A third solution is to use a water hammer arrestor, sometimes called a shock arrestor, which is a device that dissipates the energy carried by the pressure surge in a more controlled manner. These devices are consisted of an air pocket sometimes contained behind a sealed piston inside a cylinder which is closed on one side. The pressure surge causes the piston to move, compressing the air pocket and dissipating the kinetic energy as heat. In some high-flow applications, it is very important to prevent the water hammer effect because it might be powerful enough to cause ruptures or leaks at the weakest point in the system.
When solenoid valves open and close, they may produce a clicking noise. The noise may come from the valve itself, or it may come from supporting circuitry, usually a relay that supplies current to the valve. In most cases, these clicks are considered normal operating noise and may be difficult to prevent.
However, if the solenoid clicks rapidly, for example every second or every few seconds, then this usually indicates a problem. It is most often caused by a faulty controller or bad wiring. The best approach is to measure the voltage across the solenoid valve when it is energized, and ensure that it is within specs and not fluctuating by more than a few volts. A small voltage fluctuation may be normal when the solenoid is first energized, but it should quickly settle to a specified value. To eliminate wiring problems as the cause, the solenoid can be connected directly to the controller using short leads. If this solves the problem, then it is a good idea to look for a short or a bad connection somewhere in the wiring harness.

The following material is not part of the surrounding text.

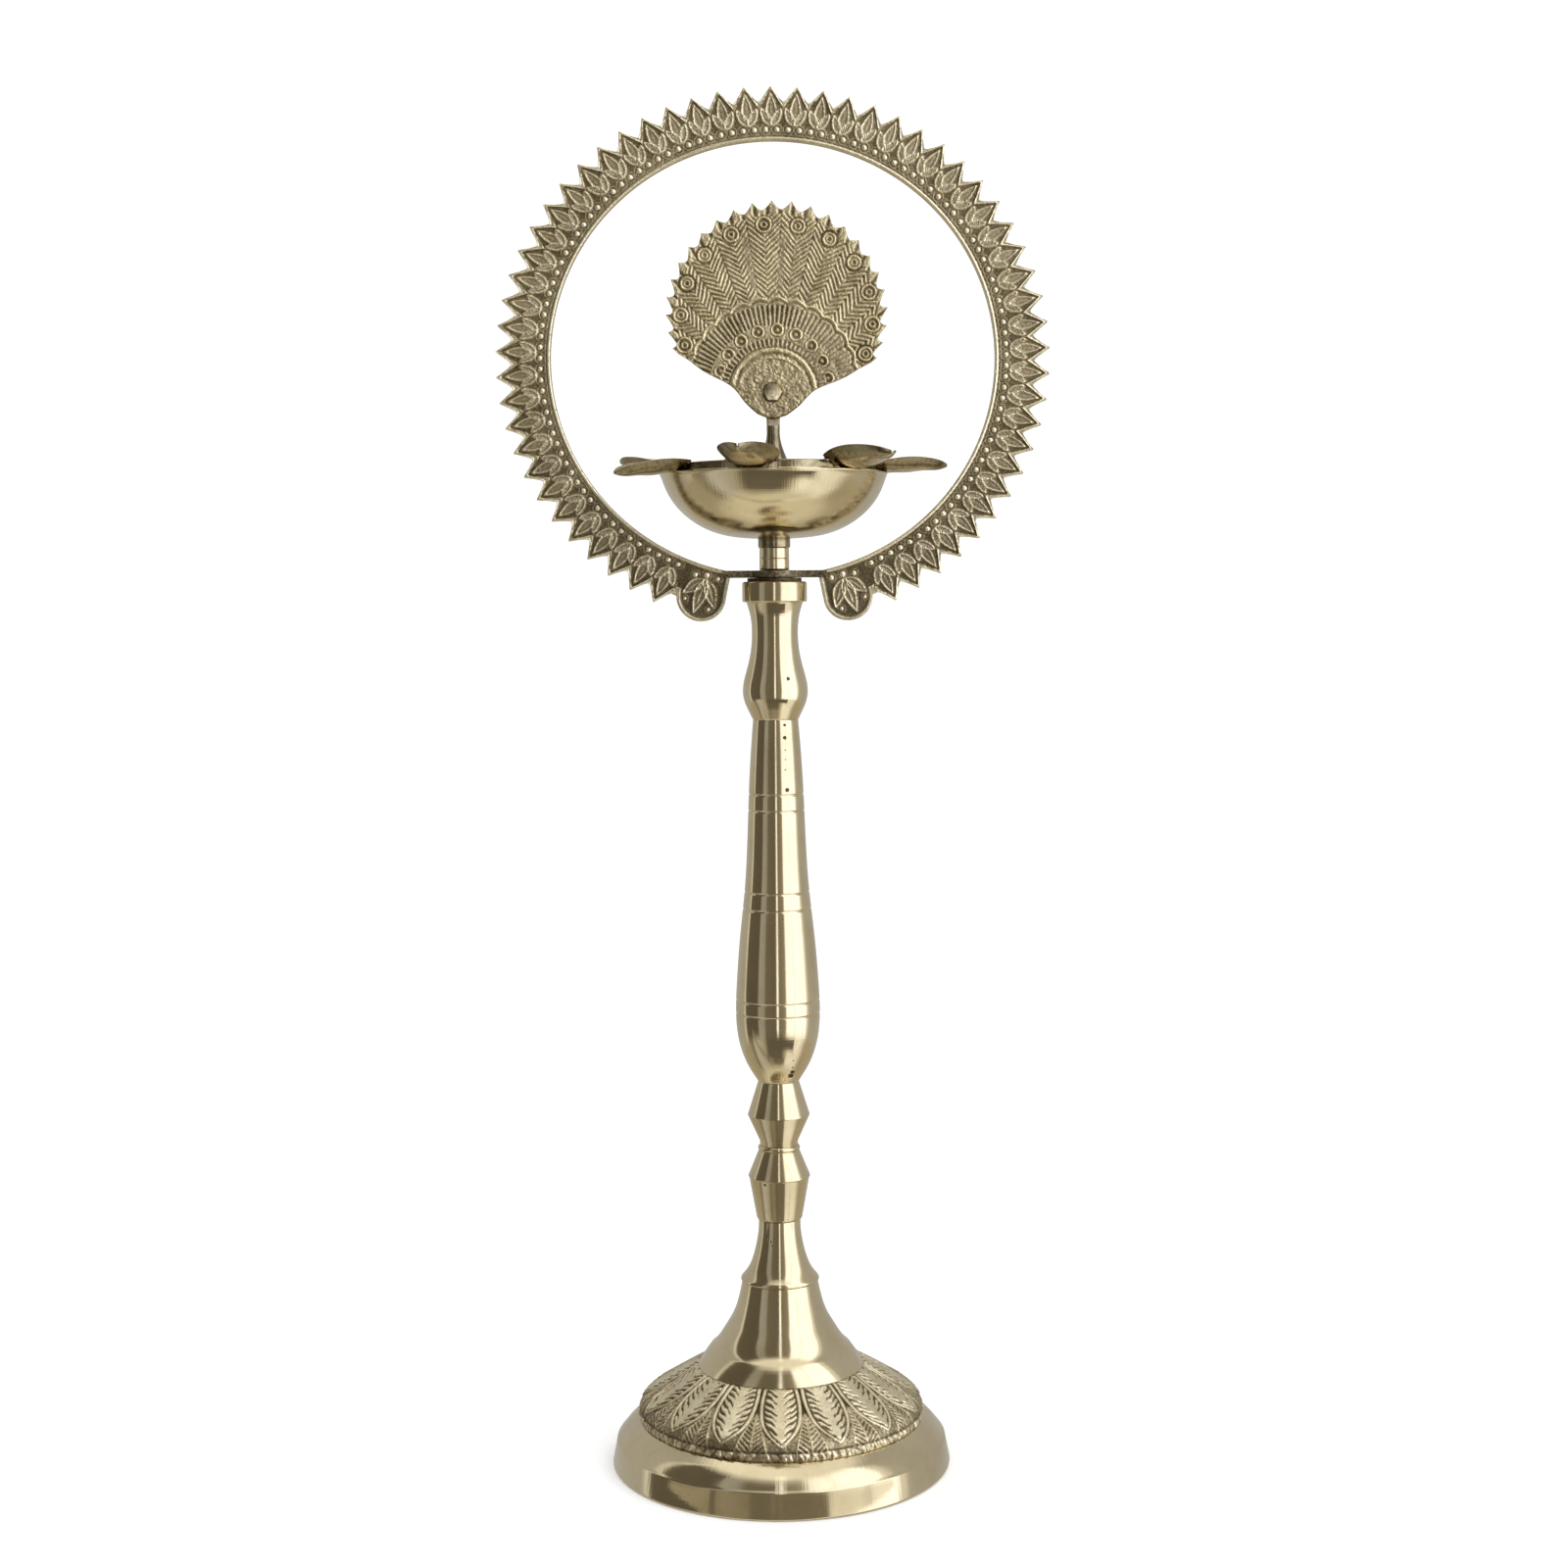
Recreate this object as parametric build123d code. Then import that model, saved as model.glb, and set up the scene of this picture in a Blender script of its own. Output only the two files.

If the wiring is correct, then the controller might be broken, or the problem might come from one of the controller inputs, for example a bad sensor or bad input wiring that keeps cycling the solenoid valve. In any case, the root cause of the problem should be found and corrected, because a rapidly cycling solenoid is prone to increased wear and premature failure.
Some pneumatic devices used in industrial applications have valves that vent system pressure directly to the surrounding atmosphere. Depending on the pressure and flow, the noise can be quite loud, and in some cases require ear protection for workers in order to avoid problems such as hearing loss, tinnitus and overall stress. Continuous or repeated exposure to sound pressure levels in excess of 90 dB can cause hearing loss over time. In order to avoid or reduce these effects, pneumatic mufflers or silencers can be installed in exhaust ports.
The noise generated by pneumatic valve exhaust ports comes from turbulent air leaving the exhaust port. The turbulence is caused by a sudden surge in the flow through the orifice. Mufflers operate by dissipating the energy released during this process, and diffusing the air through a larger surface area, thereby reducing the sound pressure spike and reducing overall noise. Their secondary purpose is to protect the exhaust port from water and dirt ingress.
There are several different types of pneumatic silencers available on the market. They come in various flow ratings, back pressures, noise reduction ratings and fittings. Most have filters that prevent various contaminants such as oil mist from being released into the atmosphere. Depending on the design, some pneumatic mufflers may need periodic maintenance to prevent the filter from clogging.